As consequências da pandemia ainda não estão estudadas, mas as notícias a nível europeu vão dando nota que a situação social tenderá a piorar! Por outro lado, as alterações climáticas e a rápida evolução tecnológica criam novos riscos que poderão agudizar a crise social.
Os cidadãos excluídos do bem-estar social, inseguros, reagem legitimamente, agindo e lutando, e muitas das revoltas populares (coletes amarelos, por exemplo) expressam esta situação!
É deste ambiente que se alimenta a extrema-direita. Apelando ao nacionalismo, contra o projecto europeu; elevando o populismo e glorificando o messianismo, contra o que designa de “sistema”; fazendo da imigração e das minorias o “bode expiatório” de todos os males da Sociedade e o catalisador das suas mensagens racistas e xenófobas.
Nós temos uma certeza absoluta – a actual situação é totalmente injusta e inaceitável e tem que ser combatida e resolvida. Somente políticas progressistas, rejeitando o neoliberalismo e a austeridade, privilegiando o bem comum, articulando o nível europeu e o dos Estados-membros, poderão solucionar a crise social. O melhor exemplo desta estratégia é a aquisição pela Comissão, em bloco, das centenas de milhões de vacinas contra a COVID que foram distribuídas pelos Estados-membros. Sem ser desta forma, Portugal muito dificilmente teria acesso às vacinas – alguém tem dúvidas?
Porém, esta é a Europa que temos, não é a Europa que desejamos e necessitamos! Mas, para a conquistarmos, temos que partir daquela que temos, pois, caso desaparecesse, sucederia um verdadeiro cataclismo societal. Cheia de contradições e com muitas injustiças, é certo, a Europa, contudo, continua a ser, a nível mundial, o melhor continente para viver, trabalhar e combater!
É neste quadro que o Governo Português, no contexto da Presidência Europeia, organizou a Cimeira Social que se vai realizar no Porto no dia 7 de Maio e a Cimeira Informal de Chefes de Estado e de Governo, também no Porto, em 8 de Maio.

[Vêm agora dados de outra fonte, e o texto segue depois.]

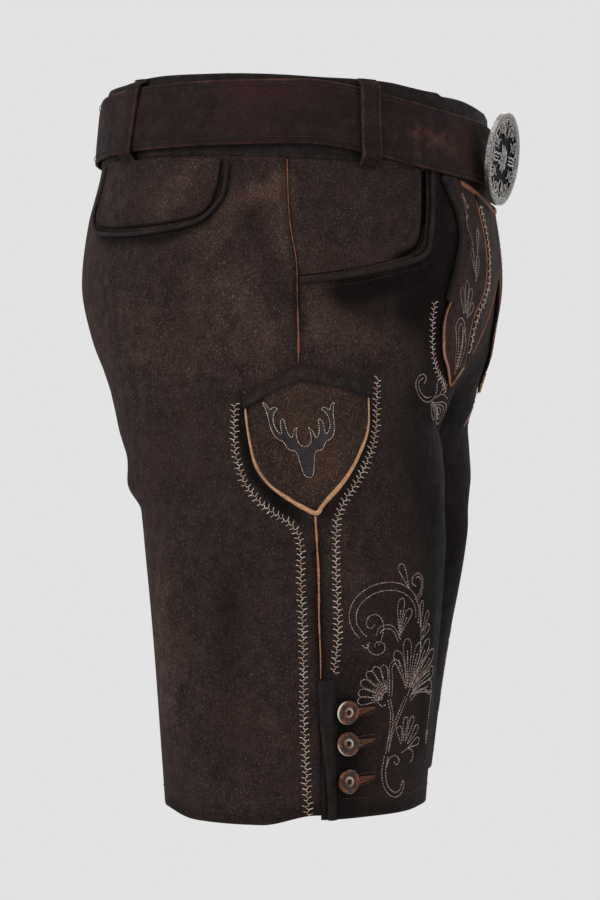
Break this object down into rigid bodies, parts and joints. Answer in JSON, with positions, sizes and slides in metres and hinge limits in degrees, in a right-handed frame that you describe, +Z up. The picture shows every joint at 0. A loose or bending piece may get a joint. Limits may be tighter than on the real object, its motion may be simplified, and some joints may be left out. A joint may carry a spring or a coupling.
{
  "type": "leather lederhosen with belt, filled out as if worn",
  "caption": "Knee-length leather lederhosen with fly flap, side knife pocket, buttoned leg slits and a belt with an oval plate buckle.",
  "frame": {"origin": "middle of the waist, half way up the belt", "axes": "+Z up, the front faces -Y, the wearer's right side is -X"},
  "size_m": [0.4008, 0.3303, 0.5311],
  "materials": {
    "leather": "dark brown waxed deer leather with golden brown rub",
    "leather_dark": "near-black brown leather cord and trim",
    "tan_edge": "raw tan leather edge",
    "suede": "charcoal suede",
    "belt": "dark wine-brown nubuck",
    "silver": "antique silver with dark hollows",
    "horn": "polished brown and amber horn"
  },
  "bodies": {
    "root": {"back_left": "leather", "back_pocket": "leather", "back_pocket_piping": "leather_dark", "back_right": "leather", "belt": "belt", "belt_loop_back_left": "leather_dark", "belt_loop_back_right": "leather_dark", "belt_loop_front_left": "leather_dark", "belt_loop_front_right": "leather_dark", "buckle_bar": "silver", "buckle_plate": "silver", "button_left_1": "horn", "button_left_2": "horn", "button_left_3": "horn", "button_right_1": "horn", "button_right_2": "horn", "button_right_3": "horn", "buttonhole_left_1": "tan_edge", "buttonhole_left_2": "tan_edge", "buttonhole_left_3": "tan_edge", "buttonhole_right_1": "tan_edge", "buttonhole_right_2": "tan_edge", "buttonhole_right_3": "tan_edge", "flap": "leather", "flap_binding_foot": "tan_edge", "flap_binding_top": "tan_edge", "flap_roll_left": "leather_dark", "flap_roll_right": "leather_dark", "flap_strip_left": "leather", "flap_strip_right": "leather", "front_left": "leather", "front_pocket_piping_left": "leather_dark", "front_pocket_piping_right": "leather_dark", "front_right": "leather", "hip_facing_left": "leather", "hip_facing_right": "leather", "placket_left": "leather_dark", "placket_right": "leather_dark", "shield_band": "leather_dark", "shield_binding": "tan_edge", "shield_face": "leather", "side_piping_left": "tan_edge", "side_piping_right_lower": "tan_edge", "side_piping_right_upper": "tan_edge", "stag_head": "suede", "strip_binding_left": "tan_edge", "strip_binding_right": "tan_edge", "waistband_left": "leather", "waistband_right": "leather"}
  },
  "joints": []
}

Esforço poderoso, o do Governo português, para colocar na agenda europeia a questão social, considerando que a maioria dos governos dos Estados-membros é de centro-direita ou de direita (nalguns participando mesmo a extrema-direita) e adeptos do neoliberalismo.
O Pilar Europeu dos Direitos Sociais, aprovado em Novembro de 2017, deverá ser o principal instrumento para essa agenda social europeia. Apesar das suas fragilidades e insuficiências, o Pilar vai na direcção certa!
Contudo, surpreendentemente, a CGTP-IN considera-o um instrumento neoliberal!! Discordamos completamente desta posição e recordamos que ela converge com a oposição que o patronato também faz ao Pilar! Pelo contrário, consideramos que o Pilar é uma ferramenta de mobilização, acção e pressão sindical e que esta posição da CGTP-IN confunde e desarma os trabalhadores.
Existem muitos obstáculos à concretização do Pilar, começando no patronato e acabando nos governos neoliberais – a sua implementação muito depende da acção dos sindicatos, da participação e luta dos trabalhadores e da intervenção das forças progressistas, quer a nível nacional quer a nível europeu, seja para o melhorar e pressionar a sua concretização, seja para negociar as formas de a materializar.
A CGTP-IN convocou, para o dia 8 de Maio uma manifestação no Porto, para protestar contra a Cimeira Social e (pretensamente) denunciar os malefícios do Pilar Europeu dos Direitos Sociais,
Consideramos esta acção inoportuna e contraproducente pelos seus objectivos e conteúdos. Esta não é uma acção de apoio ao Modelo Social Europeu e contra os governos neoliberais que o pretendem destruir ou para erguer o Pilar, exigir a sua rápida e correcta concretização e defender os direitos e os salários - não, estrategicamente, esta não é uma acção benéfica!
Porém, como sindicalistas e dirigentes da CGTP-IN, e enquanto exercermos estas funções, consideramos que temos o dever de respeitar as decisões dos órgãos, mesmo aquelas com que divergimos absolutamente – é nesta conjuntura que vamos participar nesta acção.